We’ve all been frustrated by slow internet speeds interrupting our online activities. Web browsers speed up the process of loading web pages, even with slow internet, by caching images and information. The next time you visit the website, granted you haven’t cleared your cache, it should be faster.
How do you clear your cache? It varies differently for each device and browser, but there will be an option where you clear your browsing history under setting. You may need to clear your cache if results or features aren’t showing.
What is a HTTP cookie?
Now, these obviously aren’t the delicious baked good with oozing choc chips. Computer cookies can also be known as web cookies, browser cookies or just cookies. Hungry yet? Bear with us.
A cookie is information a website captures and sends to your computer. They keep track of different things, but cookies can allow you to add items to a cart and continue to browse or store login information. Generally these are wiped when you leave a website but you can clear them in your browser history.
What is a website backend and frontend?
The frontend of a website is what you see as a user. So, the backend is what allows this to happen, such as the database, content manager and development environment. Pretty simple, right?

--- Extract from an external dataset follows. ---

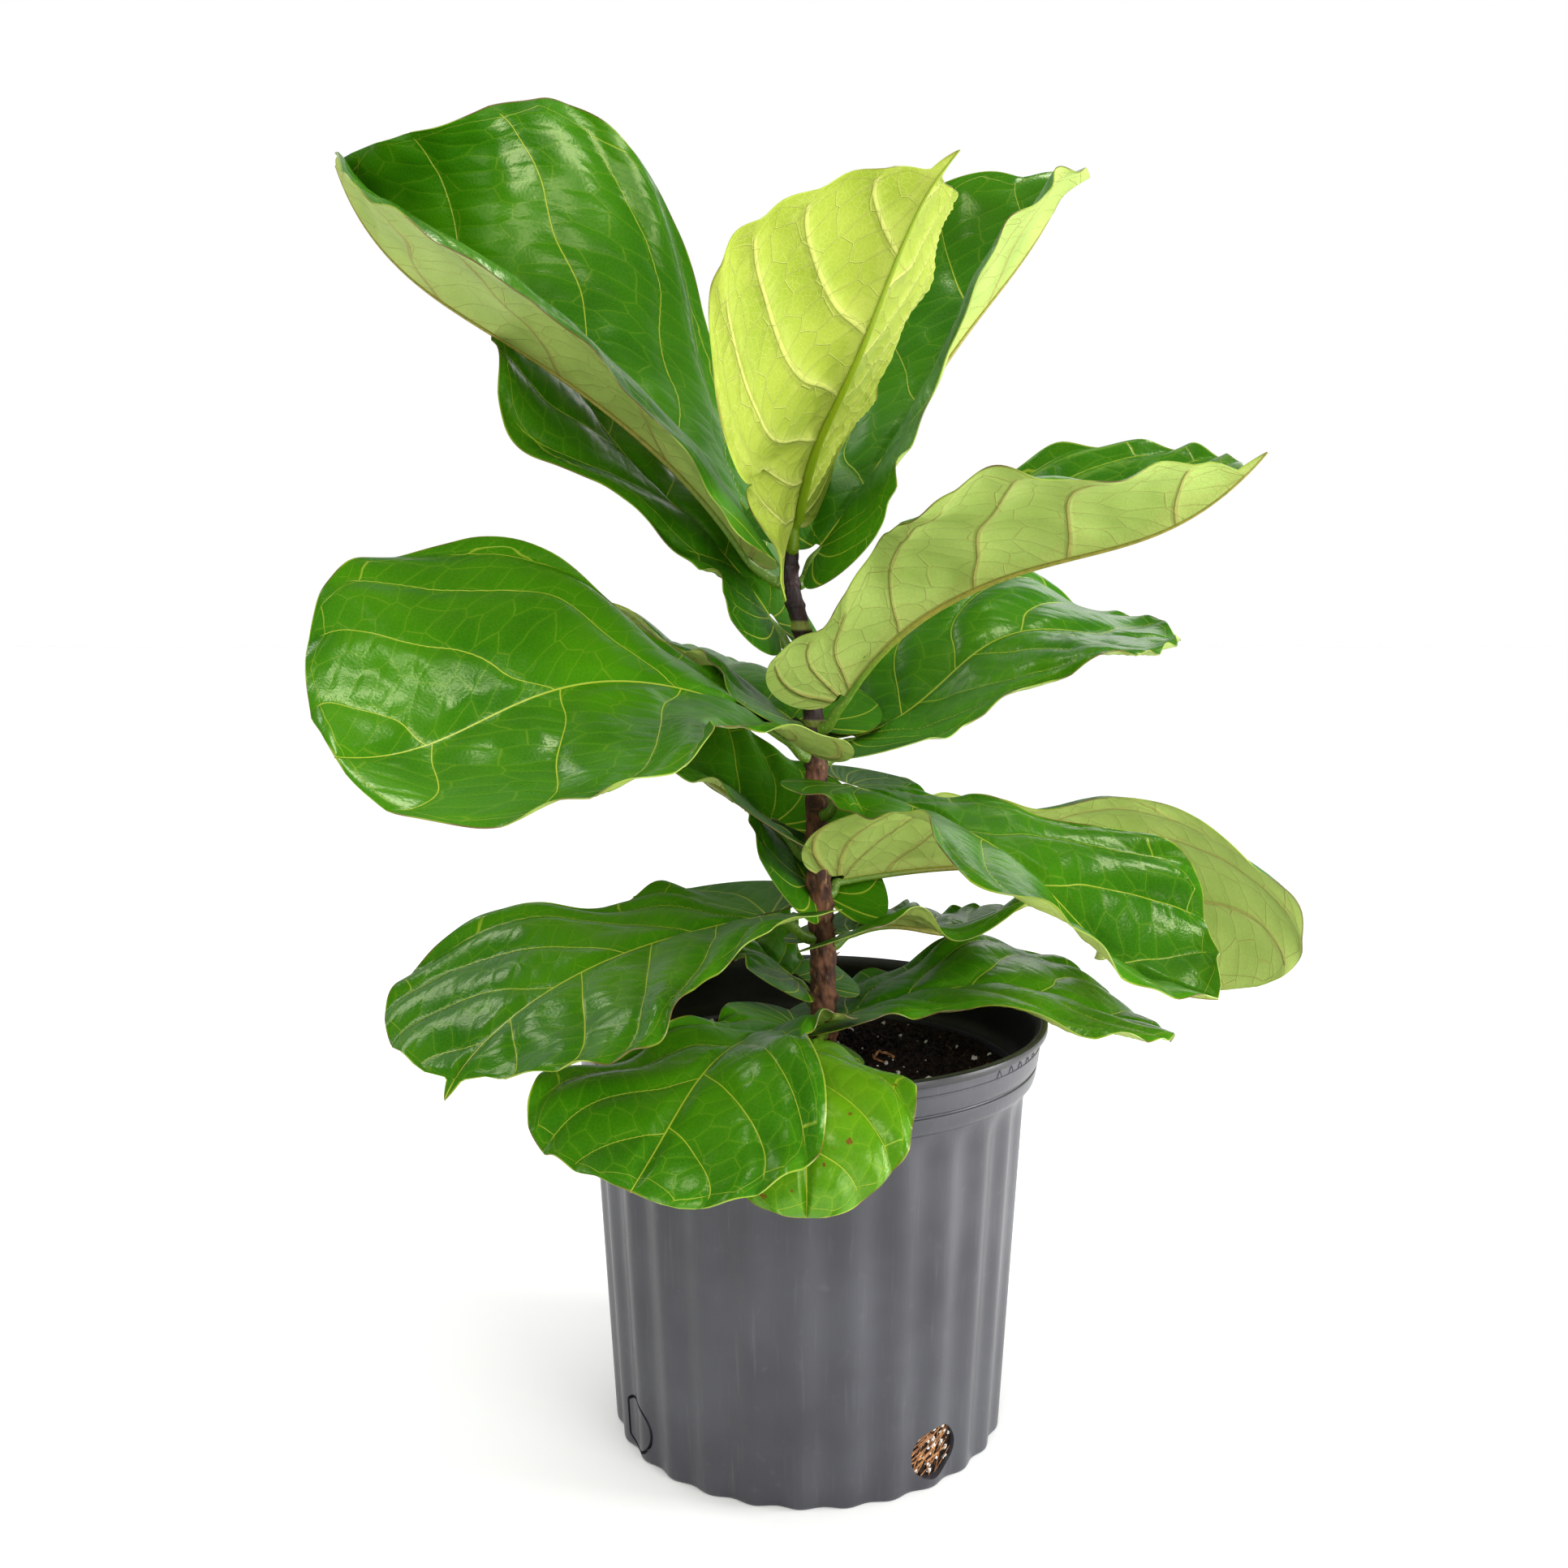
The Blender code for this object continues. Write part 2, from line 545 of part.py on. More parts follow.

What is CSS? Is this the same as HTML?
Both CSS and HTML are types of languages. HTML is short for Hypertext Markup Language, which basically lets someone tag (or markup) wording to turn it into headings, hyperlinks, etcl On the other hand, there’s CSS, which stands for Cascading Styling Sheet. While HTML uses the content to change the view, CSS takes care of all the styling of the page, such as the layout, colours and visual effects.